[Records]
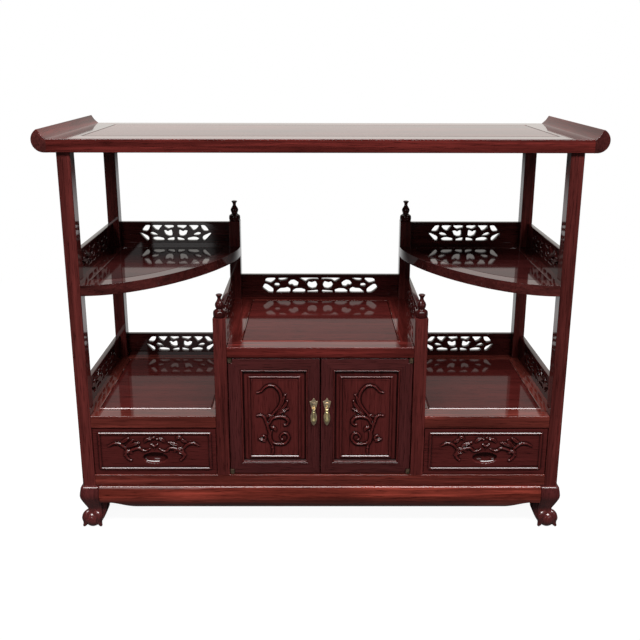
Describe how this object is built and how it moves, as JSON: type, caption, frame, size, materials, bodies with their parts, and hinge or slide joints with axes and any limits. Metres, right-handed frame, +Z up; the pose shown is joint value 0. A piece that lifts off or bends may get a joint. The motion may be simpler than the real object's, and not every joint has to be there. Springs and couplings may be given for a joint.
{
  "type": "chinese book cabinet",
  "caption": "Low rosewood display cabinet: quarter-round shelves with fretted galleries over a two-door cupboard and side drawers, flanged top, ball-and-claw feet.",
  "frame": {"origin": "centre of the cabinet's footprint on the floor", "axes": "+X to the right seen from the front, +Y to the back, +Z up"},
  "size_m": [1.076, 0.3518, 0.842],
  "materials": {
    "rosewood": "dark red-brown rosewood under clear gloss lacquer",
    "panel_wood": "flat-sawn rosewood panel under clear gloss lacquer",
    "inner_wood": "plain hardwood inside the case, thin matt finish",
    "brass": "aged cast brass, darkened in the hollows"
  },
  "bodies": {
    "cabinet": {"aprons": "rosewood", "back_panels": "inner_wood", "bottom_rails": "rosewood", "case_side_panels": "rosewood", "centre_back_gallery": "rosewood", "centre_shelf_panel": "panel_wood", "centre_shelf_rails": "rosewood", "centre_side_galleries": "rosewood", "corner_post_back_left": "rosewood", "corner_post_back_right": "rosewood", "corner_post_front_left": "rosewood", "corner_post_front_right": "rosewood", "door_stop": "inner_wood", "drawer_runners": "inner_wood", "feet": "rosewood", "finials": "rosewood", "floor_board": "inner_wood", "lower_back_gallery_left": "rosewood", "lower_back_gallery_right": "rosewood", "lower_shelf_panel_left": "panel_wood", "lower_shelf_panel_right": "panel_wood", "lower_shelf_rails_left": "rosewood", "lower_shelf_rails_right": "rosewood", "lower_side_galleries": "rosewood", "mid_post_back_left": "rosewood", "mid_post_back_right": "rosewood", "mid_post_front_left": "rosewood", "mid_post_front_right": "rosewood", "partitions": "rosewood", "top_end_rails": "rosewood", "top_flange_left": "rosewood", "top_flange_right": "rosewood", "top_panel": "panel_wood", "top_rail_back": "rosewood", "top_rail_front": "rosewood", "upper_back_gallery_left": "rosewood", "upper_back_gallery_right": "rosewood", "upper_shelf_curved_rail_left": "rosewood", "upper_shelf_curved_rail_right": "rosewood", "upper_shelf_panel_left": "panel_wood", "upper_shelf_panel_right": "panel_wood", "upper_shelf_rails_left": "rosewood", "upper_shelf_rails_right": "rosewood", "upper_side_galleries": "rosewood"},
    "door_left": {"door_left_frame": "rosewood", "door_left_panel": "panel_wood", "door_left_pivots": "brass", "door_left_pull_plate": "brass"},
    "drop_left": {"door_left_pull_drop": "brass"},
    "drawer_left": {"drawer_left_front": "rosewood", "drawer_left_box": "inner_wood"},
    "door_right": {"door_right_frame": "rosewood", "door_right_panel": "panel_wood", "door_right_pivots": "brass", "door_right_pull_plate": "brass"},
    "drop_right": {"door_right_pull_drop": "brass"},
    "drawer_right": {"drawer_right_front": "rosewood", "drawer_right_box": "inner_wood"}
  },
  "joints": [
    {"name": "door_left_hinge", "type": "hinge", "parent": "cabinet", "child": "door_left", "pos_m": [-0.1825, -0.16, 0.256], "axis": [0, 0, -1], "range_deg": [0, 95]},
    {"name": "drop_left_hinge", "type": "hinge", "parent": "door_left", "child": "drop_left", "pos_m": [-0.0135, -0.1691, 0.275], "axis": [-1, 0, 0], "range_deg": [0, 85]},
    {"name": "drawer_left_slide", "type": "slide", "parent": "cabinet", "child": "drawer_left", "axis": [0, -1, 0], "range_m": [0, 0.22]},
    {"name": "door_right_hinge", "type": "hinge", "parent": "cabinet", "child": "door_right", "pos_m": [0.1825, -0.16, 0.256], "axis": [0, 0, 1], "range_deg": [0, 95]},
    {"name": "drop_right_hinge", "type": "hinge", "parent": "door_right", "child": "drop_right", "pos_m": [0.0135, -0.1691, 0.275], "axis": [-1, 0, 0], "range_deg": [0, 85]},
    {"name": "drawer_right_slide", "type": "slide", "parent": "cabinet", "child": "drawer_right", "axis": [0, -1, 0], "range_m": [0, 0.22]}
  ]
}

---

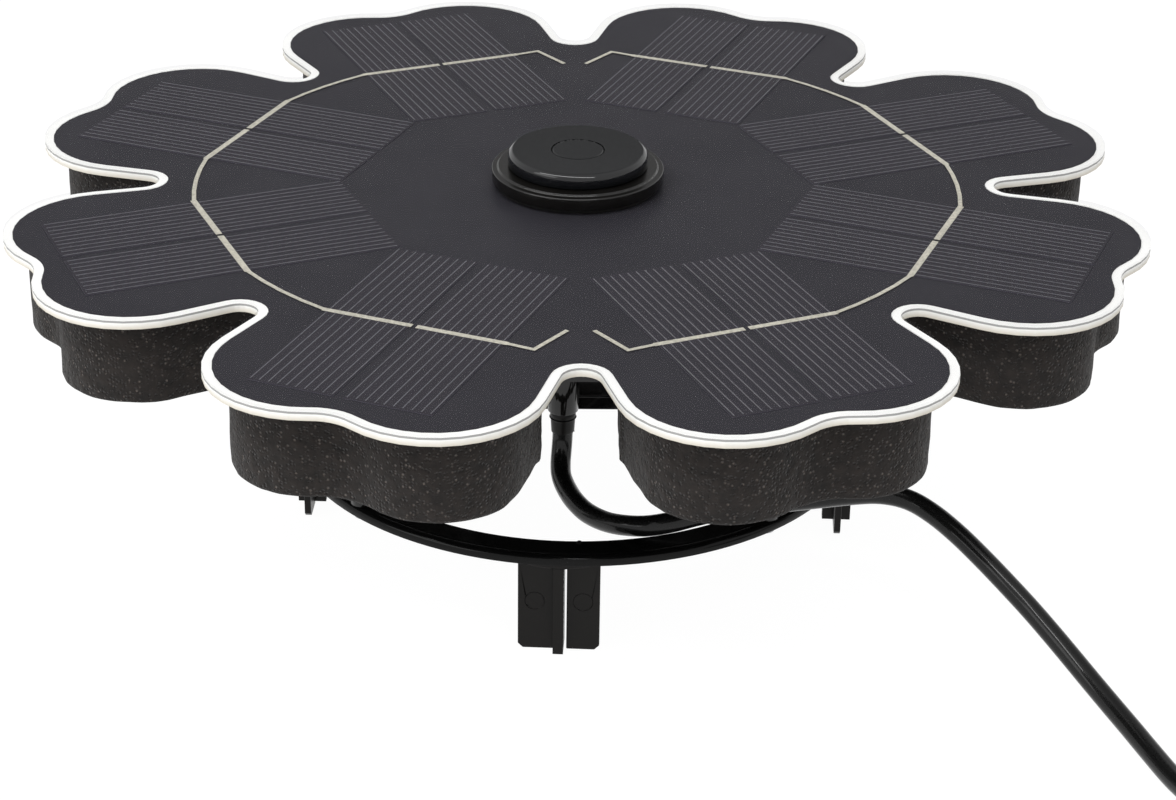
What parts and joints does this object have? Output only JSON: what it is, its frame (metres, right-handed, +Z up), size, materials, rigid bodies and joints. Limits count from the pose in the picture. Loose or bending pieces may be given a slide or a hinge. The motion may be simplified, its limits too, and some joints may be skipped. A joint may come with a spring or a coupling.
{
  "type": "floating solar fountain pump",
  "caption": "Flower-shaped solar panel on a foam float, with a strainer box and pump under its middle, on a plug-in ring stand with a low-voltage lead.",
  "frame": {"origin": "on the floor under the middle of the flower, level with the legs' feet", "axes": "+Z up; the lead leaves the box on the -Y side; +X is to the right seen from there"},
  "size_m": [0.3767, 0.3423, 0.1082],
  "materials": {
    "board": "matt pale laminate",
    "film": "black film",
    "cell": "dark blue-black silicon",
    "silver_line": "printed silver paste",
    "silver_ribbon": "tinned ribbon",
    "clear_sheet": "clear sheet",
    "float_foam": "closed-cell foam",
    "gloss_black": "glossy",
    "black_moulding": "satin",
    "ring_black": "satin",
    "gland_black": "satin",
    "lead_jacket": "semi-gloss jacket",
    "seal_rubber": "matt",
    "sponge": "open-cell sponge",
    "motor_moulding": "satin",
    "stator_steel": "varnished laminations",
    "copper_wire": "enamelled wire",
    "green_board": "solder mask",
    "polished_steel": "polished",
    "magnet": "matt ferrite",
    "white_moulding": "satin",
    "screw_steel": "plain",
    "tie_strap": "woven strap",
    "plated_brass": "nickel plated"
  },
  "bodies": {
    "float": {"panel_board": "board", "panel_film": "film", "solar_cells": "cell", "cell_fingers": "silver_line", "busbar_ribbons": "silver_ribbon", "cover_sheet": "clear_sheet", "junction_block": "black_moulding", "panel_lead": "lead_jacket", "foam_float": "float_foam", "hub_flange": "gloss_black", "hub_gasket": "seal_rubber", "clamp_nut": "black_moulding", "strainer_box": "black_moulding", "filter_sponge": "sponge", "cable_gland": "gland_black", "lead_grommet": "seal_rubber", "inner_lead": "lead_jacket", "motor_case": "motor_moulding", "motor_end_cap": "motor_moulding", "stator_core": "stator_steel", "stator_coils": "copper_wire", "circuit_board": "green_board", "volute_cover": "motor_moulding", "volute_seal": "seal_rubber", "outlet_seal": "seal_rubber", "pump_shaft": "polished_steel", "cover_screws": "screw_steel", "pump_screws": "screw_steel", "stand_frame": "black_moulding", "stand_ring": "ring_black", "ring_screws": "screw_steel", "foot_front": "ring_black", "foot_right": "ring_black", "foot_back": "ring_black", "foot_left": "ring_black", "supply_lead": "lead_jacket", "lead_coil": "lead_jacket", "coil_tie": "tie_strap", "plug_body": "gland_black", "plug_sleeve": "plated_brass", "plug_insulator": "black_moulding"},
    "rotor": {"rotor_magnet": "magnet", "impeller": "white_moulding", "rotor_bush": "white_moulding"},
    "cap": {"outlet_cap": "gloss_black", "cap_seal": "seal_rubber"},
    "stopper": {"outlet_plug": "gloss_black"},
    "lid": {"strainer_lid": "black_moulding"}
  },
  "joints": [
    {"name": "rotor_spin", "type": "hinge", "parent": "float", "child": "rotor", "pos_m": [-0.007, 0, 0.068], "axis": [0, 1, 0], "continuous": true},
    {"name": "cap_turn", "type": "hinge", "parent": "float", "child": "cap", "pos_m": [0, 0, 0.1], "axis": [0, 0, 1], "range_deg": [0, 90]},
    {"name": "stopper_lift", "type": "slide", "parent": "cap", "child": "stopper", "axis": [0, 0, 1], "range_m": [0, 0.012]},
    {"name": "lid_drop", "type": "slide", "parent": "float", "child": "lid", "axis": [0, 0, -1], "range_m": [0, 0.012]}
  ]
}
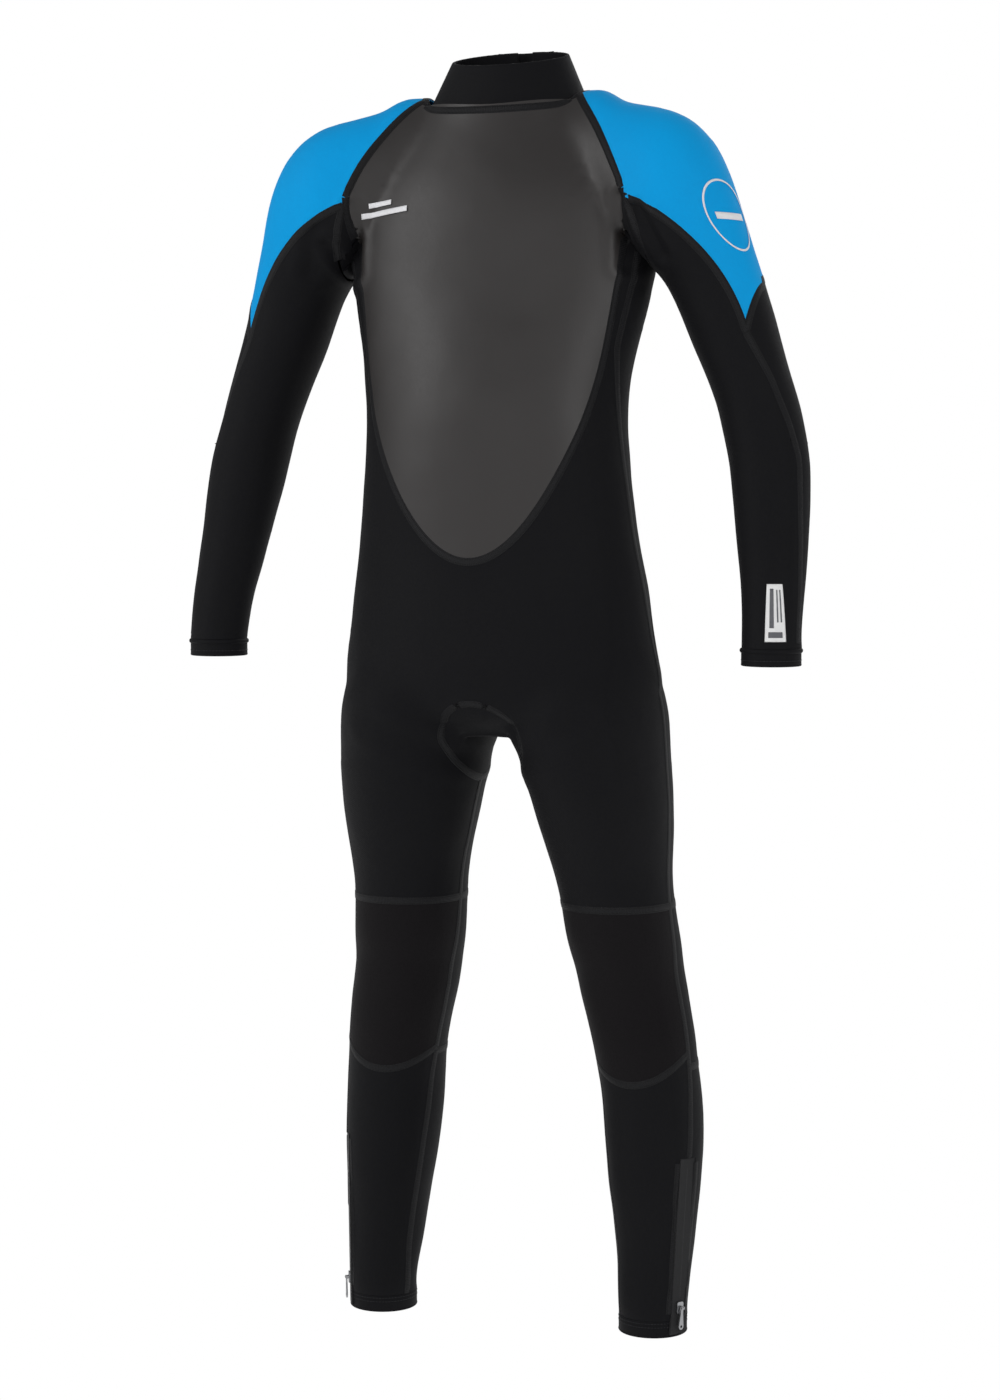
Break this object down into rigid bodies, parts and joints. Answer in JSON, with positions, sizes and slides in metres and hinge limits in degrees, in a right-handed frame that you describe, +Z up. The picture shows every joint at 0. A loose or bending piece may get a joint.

_Task_
Only the count is wanted: report how many lines of the material above hold the word "parts".

_Expected output_
3